ABSTRACT
Understanding art as expression of what humans think, feel, and act on, according to various
ways of living life, from painting, music, theater, dance, and all forms of expression that come
from culture and its practices, particularly in the school – this institutional and self-regulated
space, with specific organized characteristics, that treats a student as not more than just a
student who needs knowledge, thus delineating correlate relationship modes – this
dissertation discusses "Law 10.639/03 and the Teaching of Arts in Initial Grades: Affirmative
Action Policies and Racist Folklorization". It analyses the implementation of the legal
obligation to teach Afro-Brazilian and African Culture in schools, issued in 2003, particularly
in regard to art teaching in public schools in given a municipality in the State of Paraná. In
this work the author understands that the theorization deriving from the diagnosis of this
implementation may, dialectically, lead to some possible forms of transforming reality and
somehow lead to more respect toward cultural differences, their learning, and its perception
as wealth from human groups. Thus, the ideas and facts on how the subjects that
participated in this investigation – interacting in ways as to express their feelings – bring to
the surface the value of reflecting on subjectivity as a critical component of the importance of
the investigation. The researcher himself is part of the research in his effort to try to answer:
"How did I become who I am?" So, in identifying himself with his own experience of reality,
the researcher, by interacting with the reality (the field) observed and the theory (science),
strengthens his focus and definitely establishes a knowledge-building process, expanding a
view of the world that is too often only slightly perceived by researchers. This dissertation
addresses: (a) Law 10.639/03 that makes Teaching Afro-Brazilian and African History and
Culture in schools obligatory, which in the opinion of several scholars, starting with the
reporter of this process, Professor Beatriz Petronilha Silva, should become an important
dialog, a contribution of the School to the development of anti-racist and anti-prejudice
pedagogy; and (b) the way the law has been implemented, after seven years in effect, in
initial grades at municipal schools, by answering the following questions: 1) how the Law is
being implemented, in the opinion of teachers of Art in public schools in a municipality of
Paraná, and 2) how it contributes to an anti-racist pedagogy as a result of the way it is being
implemented, as part of the Arts discipline. The issue raised here is: analysis of what is and
what is not being taught in schools as a consequence of the Law, and how this is taking
place, in the opinion of the teachers responsible for this implementation.

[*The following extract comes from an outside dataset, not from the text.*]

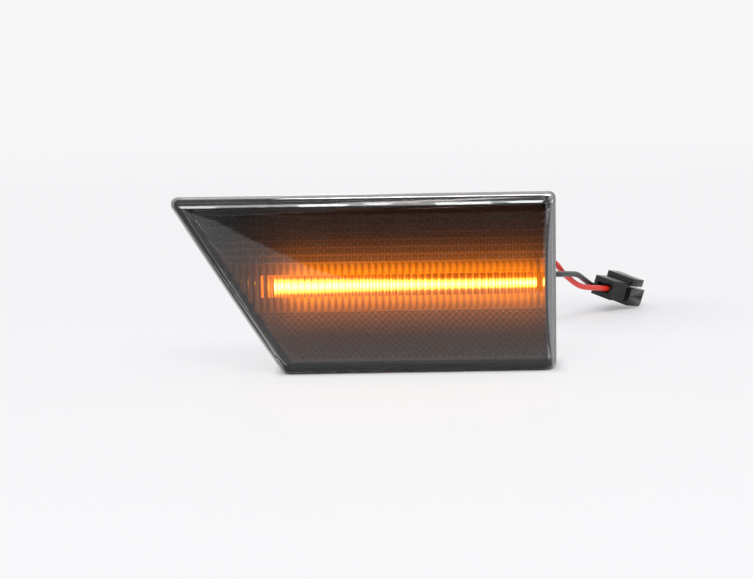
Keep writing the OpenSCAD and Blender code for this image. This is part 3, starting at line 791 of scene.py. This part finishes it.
@dataclass
class Lens:
    """The smoked lens: a curved face, drafted walls, and optics moulded on its inside."""

    width: float = 102.5
    height: float = 47.0
    slant: float = 29.8
    skirt: float = 4.4
    rim: float = 8.9
    crown: float = 5.0
    thick: float = 2.0
    corner: float = 1.8
    edge: float = 1.4
    end_taper: float = 19.5
    slant_taper: float = 5.0
    side_taper: float = 4.0
    end_edge: float = 2.6
    slant_edge: float = 1.3
    pitch: float = PITCH
    flute_steps: int = 12
    pillow_steps: int = 8
    cell: float = 1.8
    pillow: float = 0.28
    flute: float = 0.3
    arch: float = 1.5
    fade: float = 4.0
    band: float = 13.0
    band_drop: float = -0.1
    top_margin: float = 5.0
    bottom_margin: float = 4.0
    end_gap: float = 0.12
    inner_edge: float = 0.25
    inner_corner: float = 0.6
    bevel: float = 3.0
    bevel_lean: float = 20.0
    last_row: float = 1.2
    row_gap: float = 0.05
    hub_x: float = 6.0
    points: list[np.ndarray] = field(default_factory=list)
    faces: list[Sequence[int]] = field(default_factory=list)

    @property
    def radius(self) -> float:
        """Radius of the face."""
        return ((self.height / 2) ** 2 + self.crown**2) / (2 * self.crown)

    @property
    def front(self) -> float:
        """How far the middle of the face lies in front of the panel."""
        return self.rim + self.crown

    @property
    def lean(self) -> float:
        """Angle of the slanted end, in radians."""
        return math.atan(self.slant / self.height)

    @property
    def margin(self) -> float:
        """How far the optics start inside the outline at the slanted end."""
        return self.hollow(self.front - self.thick, self.slant_taper) + self.end_gap

    def left(self, z: float, inset: float = 0.0) -> float:
        """Place of the slanted end at height z, moved in by inset."""
        share = (self.height / 2 - z) / self.height
        return -self.width / 2 + self.slant * share + inset / math.cos(self.lean)

    def inner_foot(self) -> np.ndarray:
        """The points round the foot of the inner walls."""
        r, turn = self.inner_corner, math.pi + self.lean
        z = self.height / 2 - self.thick - r
        right = self.width / 2 - self.hollow(self.skirt, self.end_taper) - r
        inset = self.hollow(self.skirt, self.slant_taper) + r
        corners = [
            (right, z, 0.0, math.pi / 2), (self.left(z, inset), z, math.pi / 2, turn),
            (self.left(-z, inset), -z, turn, 1.5 * math.pi), (right, -z, 1.5 * math.pi, math.tau),
        ]
        made = []
        for x, up, start, stop in corners:
            for a in np.linspace(start, stop, 9):
                made.append((x + r * math.cos(a), -self.skirt, up + r * math.sin(a)))
        return np.array(made)

    def section(self) -> list[tuple[float, float]]:
        """Half of the outer section, as distances in front of the panel and heights."""
        r, side, mid = self.edge, math.radians(self.side_taper), self.front - self.radius
        b = math.tan(side)
        a = self.height / 2 - r / math.cos(side) + self.skirt * b
        half = (mid + a * b) / (1 + b * b)
        f = half + math.sqrt(half**2 - (mid**2 + a * a - (self.radius - r) ** 2) / (1 + b * b))
        z = a - b * f
        turn = math.atan2(z, f - mid)
        rise = f + r * math.sin(side) - self.skirt
        made = [
            (self.skirt + max(t * t * rise, 0.02), self.height / 2 - t * t * rise * b)
            for t in np.linspace(0, 0.96, 9)
        ]
        made += [
            (f + r * math.cos(t), z + r * math.sin(t))
            for t in np.linspace(math.pi / 2 - side, turn, 12)
        ]
        made += [
            (mid + self.radius * math.cos(t), self.radius * math.sin(t))
            for t in turn * (1 - np.arange(1, 61) / 60.5)
        ]
        return made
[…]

From the discursive
perspective of the answers obtained during recorded conversations (for analysis purposes), it
was inferred that the empirical data obtained in this survey allow the defense of the following
thesis: the implementation of the law, as it is taking place – part of the Arts discipline taught
in initial grades in schools in the municipality analyzed – may be characterized as "racist
Folklorization", that is reaffirming prejudice instead of fighting it as proposed by Affirmative
Action policies. This argument leads back to its cause – sometimes hidden, sometimes open
– the total ignorance, in both awareness and attitude, about Blacks and their culture, as well
as the derogatory naturalization, intentional or not, of their cultural features and appearance
in schools. The concern that originated the research, as far as the author of the work is
concerned, is viscerally traversed by the life history of someone who, once a black orphan
and poor person, becomes himself an iconic representation of a population of black children
victimized by the very prejudice and discrimination that Law 10.639/03 purports to defend.
Key words: Affirmative Action Policies. Law 10.639/03. Arts Teaching. Racist Folklorization.